Zucker ist aber schon überall zuviel drin-selbst in Wurst!Ich bezweifel das früer Zucker in der Wurst war,und manches Toastbrot ist schon fast so süss wie süsser Stuten.Was soll das?

Gisela Tiedt / 22.01.2016

Schwieriges Thema. Einerseits haben Sie echt, Herr Spahl, dass jeder Normalmensch wissen kann, wo viel Zucker drin ist und wo nicht. Aber ganz so einfach ist es nicht. Schon der Begriff “zuckerfrei” auf Kaugummis, Hustenbonbons usw. lässt viele Menschen irrtümlich glauben, dies sei gleichbedeutend mit kalorienfrei. Zum andern ist längst das Wissen um das Normalmaß verloren gegangen. Wurde vor zwei Generationen eine Tafel Schokolade locker unter einer sechsköpfigen Familie aufgeteilt, so landet die doppelte Menge heute dank Nutella bereits auf dem Frühstücksbrot eines Kindes. Die Verführung zum häufigen Naschen ist enorm, auch die Verführung, sich mal schnell eine Kalorienbombe als kleine Zwischenmahlzeit bei McDonald oder sonstwo reinzuhauen. Der Weg in die Fettsucht eine vielbefahrene Einbahnstraße. Starkes Übergewicht in der Kindheit bleibt meist eine lebenslange Hypothek. Das zwanghafte Durchlesen jeder Produktinformation wird nicht viel bringen.

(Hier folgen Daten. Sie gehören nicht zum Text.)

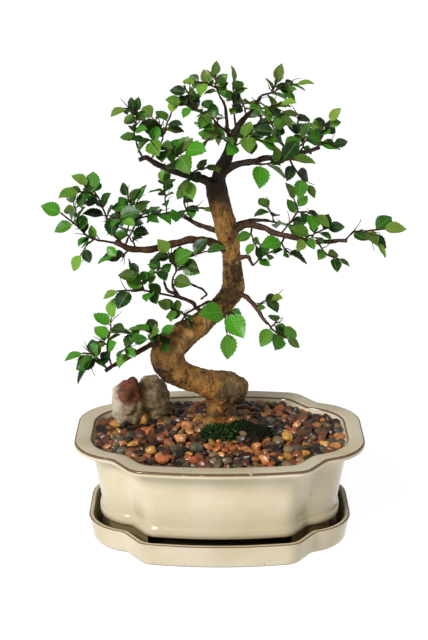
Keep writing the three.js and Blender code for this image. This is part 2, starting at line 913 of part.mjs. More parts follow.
// Stems of a spray: the main stem, moved so that it starts on the nearest limb, and its shoots.
function stemsOf(spray, woodBeads) {
  const first = spray.route[0];
  let nearest = woodBeads[0][0];
  for (const [centre] of woodBeads) {
    if (size(minus(centre, first)) < size(minus(nearest, first))) {
      nearest = centre;
    }
  }
  const main = {
    route: [nearest, ...spray.route.slice(1)],
    radii: spray.route.map((_, i) => {
      const share = i / (spray.route.length - 1);
      return STEM_RADII[0] + (STEM_RADII[1] - STEM_RADII[0]) * share;
    }),
    leaves: spray.leaves,
  };
  const stems = [main];
  for (const [share, tip, leaves] of spray.shoots) {
    const start = pointAt(main.route, share);
    const middle = plus(plus([0, 0, 1.5], start, 0.5), tip, 0.5);
    stems.push({
      route: [start, middle, tip],
      radii: [SHOOT_RADII[0], SHOOT_RADII[0], SHOOT_RADII[1]],
      leaves,
    });
  }
  return stems;
}

// Leaves.

// Point of a leaf: share of its length, share of its half width, height off its middle.
function leafPoint(leaf, along, across, height) {
  const sag = LEAF_BEND * leaf.length * along * along;
  const lift = LEAF_FOLD * leaf.half * Math.abs(across);
  const spine = plus(leaf.root, leaf.axis, along * leaf.length);
  return plus(plus(spine, leaf.side, across * leaf.half), leaf.normal, height - sag + lift);
}

// Whether a ball reaches into a leaf.
function leafMeets(leaf, point, radius) {
  const offset = minus(point, leaf.root);
  const along = dot(offset, leaf.axis) / leaf.length;
  const spare = (radius + LEAF_CLEARANCE) / leaf.length;
  if (along < -spare || along > 1 + spare) {
    return false;
  }
  const across = dot(offset, leaf.side) / leaf.half;
  const reach = along < 0.42 ? (0.42 - along) / 0.42 : (along - 0.42) / 0.58;
  const width = Math.max(0, 1 - reach * reach) + (radius + LEAF_CLEARANCE) / leaf.half;
  if (Math.abs(across) > width) {
    return false;
  }
  const lift = LEAF_FOLD * leaf.half * Math.min(1, Math.abs(across));
  const height = dot(offset, leaf.normal) + LEAF_BEND * leaf.length * along * along - lift;
  return Math.abs(height) < radius + LEAF_THICKNESS / 2 + LEAF_CLEARANCE;
}

// Corners of a leaf's outline and the middles between them.
function leafRim(leaf) {
  const rim = [];
  for (let i = 0; i < LEAF_OUTLINE.length; i += 1) {
    const [along, across] = LEAF_OUTLINE[i];
    const [nextAlong, nextAcross] = LEAF_OUTLINE[(i + 1) % LEAF_OUTLINE.length];
    rim.push(leafPoint(leaf, along, across, 0));
    rim.push(leafPoint(leaf, (along + nextAlong) / 2, (across + nextAcross) / 2, 0));
  }
  return rim;
}

function leafIsFree(leaf, placed, beads) {
  for (const [centre, radius] of beads) {
    if (leafMeets(leaf, centre, radius)) {
      return false;
    }
  }
  const rim = leafRim(leaf);
  for (const other of placed) {
    if (size(minus(other.root, leaf.root)) > other.length + leaf.length + 2) {
      continue;
    }
    if (rim.some((point) => leafMeets(other, point, 0))) {
      return false;
    }
    if (leafRim(other).some((point) => leafMeets(leaf, point, 0))) {
      return false;
    }
  }
  return true;
}

// Leaf at one place of a stem: two-ranked, to the left and right in turn, the last one
// straight on. Blades face up and out from the tree and hang a little.
function leafAt(stem, order, typical, draw, spread) {
  const last = order === stem.leaves - 1;
  const share = last ? 1 : 0.3 + (0.68 * order) / Math.max(1, stem.leaves - 1);
  const root = pointAt(stem.route, share);
  const direction = directionAt(stem.route, share);
  const roll = [draw(), draw(), draw()];
  const up = unit(plus(facing(root), roll, 0.3 + spread));
  const sideways = unit(cross(direction, up));
  const hand = order % 2 === 0 ? 1 : -1;
  const angle = (last ? 0.15 * draw() : 1.0 + 0.25 * draw()) + spread * draw();
  const turned = plus([0, 0, 0], direction, Math.cos(angle));
  const drooped = plus(turned, [0, 0, -1], 0.18 + 0.12 * draw());
  const axis = unit(plus(drooped, sideways, hand * Math.sin(angle)));
  const normal = unit(minus(up, plus([0, 0, 0], axis, dot(up, axis))));
  const length = LEAF_SCALE * typical * (1 + 0.22 * draw()) * (last ? 0.9 : 1);
  const sink = last ? END_LEAF_SINK : 0;
  return {
    root: plus(root, axis, -sink),
    axis,
    normal,
    side: cross(normal, axis),
    length: length + sink,
    half: length * (LEAF_WIDTH_SHARE + 0.04 * draw()),
  };
}

// Leaves of every spray, in order, each turned until it is clear of the wood, of the other
// sprays' stems and of the leaves before it, or left off.
function placeLeaves(sprays, woodBeads) {
  const placed = [];
  sprays.forEach((spray, sprayOrder) => {
    const others = sprays.filter((other) => other !== spray);
    const beads = woodBeads.concat(...others.map((other) => other.beads));
    let number = 0;
    for (const stem of spray.stems) {
      for (let order = 0; order < stem.leaves; order += 1) {
        number += 1;
        const draw = dice(7919 * (sprayOrder + 1) + 104729 * number);
        for (let attempt = 0; attempt < LEAF_TRIES; attempt += 1) {
          const leaf = leafAt(stem, order, spray.leaf, draw, 0.12 * attempt);
          if (leafIsFree(leaf, placed, beads)) {
            leaf.spray = spray.name;
            placed.push(leaf);
            break;
          }
        }
      }
    }
  });
  return placed;
}

// Thin blade with a toothed edge, thickest in the middle and split alike on both faces.
function leafSolid(leaf) {
  const corners = LEAF_OUTLINE.map(([along, across]) => leafPoint(leaf, along, across, 0));
  const top = leafPoint(leaf, LEAF_MIDDLE, 0, LEAF_THICKNESS * 0.45);
  const bottom = leafPoint(leaf, LEAF_MIDDLE, 0, -LEAF_THICKNESS * 0.55);
  const points = [...corners, top, bottom];
  const faces = [];
  for (let i = 0; i < corners.length; i += 1) {
    const next = (i + 1) % corners.length;
    faces.push(next, i, corners.length);
    faces.push(i, next, corners.length + 1);
  }
  const geometry = new THREE.BufferGeometry();
  geometry.setAttribute("position", new THREE.Float32BufferAttribute(points.flat(), 3));
  geometry.setIndex(faces);
  return solidOf(geometry);
}

// Ground.

function groundHeight(x, y) {
  const across = (x - 4) / 92;
  const deep = (y - 12) / 70;
  const away = Math.min(1, Math.sqrt(across * across + deep * deep));
  return 75 - 6 * away;
}

function soil(wood) {
  const filling = lobedBody([
    [null, null, POT_FLOOR_TOP + GAP],
    [24.5, 20.5, POT_FLOOR_TOP + GAP],
    [19.1, 16.5, 60],
    [17.2, 15.3, SOIL_TOP],
    [null, null, SOIL_TOP],
  ]);
  const side = SCREEN_SIDE + 2 * GAP;
  const pockets = [-1, 1].map((x) => box([side, side, 4], [x * DRAIN_X, 0, POT_FLOOR_TOP]));
  return largestBody(filling.subtract(union([wood, ...pockets])));
}

// Irregular stone: a faceted ball of radius 1, dented, turned and stretched.
function stone(shape, halfSizes, centre, seed) {
  const draw = dice(seed);
  shape.deleteAttribute("normal");
  shape.deleteAttribute("uv");
  const geometry = mergeVertices(shape, 1e-4);
  const position = geometry.attributes.position;
  for (let i = 0; i < position.count; i += 1) {
    const swell = 1 + 0.12 * draw();
    position.setXYZ(i, position.getX(i) * swell, position.getY(i) * swell, position.getZ(i) * swell);
  }
  geometry.rotateX(draw() * 3);
  geometry.rotateZ(draw() * 3);
  geometry.scale(...halfSizes);
  geometry.rotateZ(draw() * 0.4);
  geometry.translate(...centre);
  return solidOf(geometry);
}

function rock(grown = 0) {
  const lumps = ROCK_LUMPS.map(({ centre, halfSizes }, i) => {
    const sizes = halfSizes.map((half) => half + grown);
    return stone(new THREE.IcosahedronGeometry(1, 1), sizes, centre, 41 + i);
  });
  return union(lumps).trimByPlane([0, 0, 1], SOIL_TOP + GAP - grown);
}

// Low cushions with a rippled top, grown together into one pad.
function moss(grown = 0) {
  const cushions = MOSS_PATCHES.map(({ centre, halfSizes }) => {
    const geometry = new THREE.SphereGeometry(1, 8, 5);
    const position = geometry.attributes.position;
    for (let i = 0; i < position.count; i += 1) {
      const x = position.getX(i);
      const y = position.getY(i);
      const z = position.getZ(i);
      const ripple = 1 + 0.08 * Math.sin(9 * x + 1) * Math.sin(8 * z + 2);
      position.setXYZ(i, x * ripple, y * ripple, z * ripple);
    }
    geometry.rotateX(Math.PI / 2);
    geometry.scale(...halfSizes.map((half) => half + grown));
    geometry.translate(...centre);
    return solidOf(geometry);
  });
  return union(cushions).trimByPlane([0, 0, 1], SOIL_TOP + GAP - grown);
}

// Body of the gravel without its pebbles: fills the pot's mouth above the soil.
function gravelBounds() {
  return lobedBody([
    [null, null, SOIL_TOP + GAP],
    [17.1, 15.2, SOIL_TOP + GAP],
    [12.9, 12.7, RIM_TOP - 0.6],
    [12.9, 12.7, 90],
    [null, null, 90],
  ]);
}

// Gravel as one surface of jostled six-sided pebbles: a grid of triangles whose every third
// corner is a pebble's top and whose other corners are the dips between them.
function gravel(wood) {
  const geometry = new THREE.BoxGeometry(
    PEBBLE_COLUMNS,
    PEBBLE_ROWS,
    2,
    PEBBLE_COLUMNS,
    PEBBLE_ROWS,
    1,
  );
  const position = geometry.attributes.position;
  const rowStep = PEBBLE_STEP * Math.sin(Math.PI / 3);
  const shift = PEBBLE_SHIFT * PEBBLE_STEP;
  for (let i = 0; i < position.count; i += 1) {
    const column = Math.round(position.getX(i) + PEBBLE_COLUMNS / 2);
    const row = Math.round(position.getY(i) + PEBBLE_ROWS / 2);
    const draw = dice(131 * column + 4099 * row);
    const across = column - PEBBLE_COLUMNS / 2 - (row - PEBBLE_ROWS / 2) / 2;
    const x = across * PEBBLE_STEP + shift * draw();
    const y = (row - PEBBLE_ROWS / 2) * rowStep + shift * draw();
    const top = (column + row) % 3 === 0;
    const lift = top ? PEBBLE_RISE * (1 + 0.35 * draw()) : draw();
    const z = position.getZ(i) > 0 ? groundHeight(x, y) - DIP_DEPTH + lift : SOIL_TOP - 1;
    position.setXYZ(i, x, y, z);
  }
  const heap = solidOf(geometry).intersect(gravelBounds());
  return largestBody(heap.subtract(union([wood, rock(GAP), moss(GAP)])));
}

// Whole object.

const object = new THREE.Group();
object.name = "chinese_elm_bonsai";

const grownWood = tree(GAP);
const woodBeads = Object.values(LIMBS).flatMap((limb) => beadsOf(limb));
const sprays = Object.entries(SPRAYS).map(([name, spray]) => {
  const stems = stemsOf(spray, woodBeads);
  return { name, leaf: spray.leaf, stems, beads: stems.flatMap((stem) => beadsOf(stem)) };
});
const leaves = placeLeaves(sprays, woodBeads);

object.add(meshOf("drip_tray", dripTray(), GLAZE));
object.add(meshOf("pot", pot(), GLAZE));
object.add(meshOf("drainage_screen_left", drainageScreen(-1), PLASTIC));
object.add(meshOf("drainage_screen_right", drainageScreen(1), PLASTIC));
object.add(meshOf("soil", soil(grownWood), SOIL));
object.add(meshOf("gravel", gravel(grownWood), GRAVEL));
object.add(meshOf("moss", largestBody(moss().subtract(grownWood)), MOSS));
object.add(meshOf("rock", rock(), STONE));
object.add(meshOf("trunk", tree(0), BARK));
for (const spray of sprays) {
  const stems = spray.stems.map((stem) => stemSolid(stem));
  const blades = leaves.filter((leaf) => leaf.spray === spray.name).map((leaf) => leafSolid(leaf));
  const whole = union([...stems, ...blades]).subtract(grownWood);
  object.add(meshOf("spray_" + spray.name, largestBody(whole), LEAF));
}

export default object;
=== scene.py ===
"""Looks of a chinese elm bonsai in a lobed, glazed pot that stands in its drip tray.

Lengths in the tables are millimetres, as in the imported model's drawing, and become metres
where a mesh is made. +X is to the right, the viewer stands on the -Y side and +Z is up.
"""

import math
import random

import bpy
import numpy as np
from mathutils import Matrix, Vector, noise


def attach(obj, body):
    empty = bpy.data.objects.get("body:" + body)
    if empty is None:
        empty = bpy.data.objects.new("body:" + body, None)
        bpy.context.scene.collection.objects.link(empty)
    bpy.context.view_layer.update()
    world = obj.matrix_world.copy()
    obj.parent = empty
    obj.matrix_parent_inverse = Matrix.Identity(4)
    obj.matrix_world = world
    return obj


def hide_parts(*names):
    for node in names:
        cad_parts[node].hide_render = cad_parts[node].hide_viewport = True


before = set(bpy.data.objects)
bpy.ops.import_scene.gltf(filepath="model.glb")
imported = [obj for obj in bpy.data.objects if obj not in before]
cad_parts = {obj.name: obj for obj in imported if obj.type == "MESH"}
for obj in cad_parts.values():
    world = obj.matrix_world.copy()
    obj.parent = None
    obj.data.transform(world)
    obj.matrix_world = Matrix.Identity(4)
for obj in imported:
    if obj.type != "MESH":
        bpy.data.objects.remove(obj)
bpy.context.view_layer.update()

bl_info = {
    "name": "Chinese elm bonsai",
    "version": (1, 0, 0),
    "blender": (4, 5, 0),
    "location": "View3D > Sidebar > Bonsai",
    "description": "Builds a chinese elm bonsai in a glazed pot with gravel, rock and moss",
    "category": "Add Mesh",
}

MM = 0.001

# Lobed outline that the pot and the tray share, as drawn at the pot's rim.
RIM_HALF_LENGTH = 102.5
RIM_HALF_DEPTH = 75
RIM_BOW = 4
END_LOBE_CORNER = 36
END_LOBE_TURN = 72
NOTCH_RADIUS = 12
NOTCH_TURN = 35
LONG_LOBE_CORNER = 16
LONG_LOBE_FLAT = 50
ARC_STEPS = 10
NOTCH_STEPS = 6
STRAIGHT_STEPS = 5

# Rows of the pot's wall as (inset along the length, inset along the depth, height), from
# the underside over the lip to the floor inside.
POT_ROWS = [
    (20.0, 15.0, 19.0), (17.8, 13.1, 19.0), (17.25, 12.55, 19.2), (17.05, 12.35, 19.8),
    (17.0, 12.3, 22.0), (17.05, 12.35, 24.4), (17.3, 12.6, 25.3), (17.8, 13.1, 25.9),
    (18.3, 13.6, 26.5), (18.45, 13.8, 27.6), (18.1, 13.6, 31), (17.0, 13.0, 38),
    (15.7, 12.3, 46), (14.5, 11.6, 54), (13.4, 10.9, 60), (12.4, 10.3, 63.5),
    (11.0, 9.4, 65.7), (9.2, 8.1, 67.3), (6.8, 6.2, 68.4), (4.0, 3.8, 69.1),
    (1.6, 1.5, 69.5), (0.6, 0.6, 69.75), (0.1, 0.1, 70.2), (0, 0, 71.2), (0, 0, 72.6),
    (0.15, 0.15, 73.3), (0.6, 0.6, 73.65), (1.4, 1.4, 73.8), (4, 4, 73.75),
    (8, 8, 73.66), (10.8, 10.8, 73.5), (11.7, 11.7, 73.2), (12.2, 12.1, 72.6),
    (12.6, 12.5, 71.6), (14.6, 13.6, 68), (18.6, 16, 60), (21, 17.8, 45),
    (23.6, 19.7, 28), (25, 21, 25.4), (27, 23, 25),
]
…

Ob und wie Produktwerbung, die Kinder anspricht, die einerseits schon recht eigenständig sind (was sinnvoll und erwünscht ist), andrerseits noch nicht reif genug, um für die eigene gesundheitliche Zukunft Verantwortung zu übernehmen, begegnet werden kann sollte zumindest diskutiert und geprüft werden. Dies schreibe ich als Ärztin, die die Entwicklung der Fettsucht seit Jahrzehnten sieht - lassen wir den Altersdiabetes ruhig außen vor -, und obwohl ich gegen Regulierungswut allergisch bin.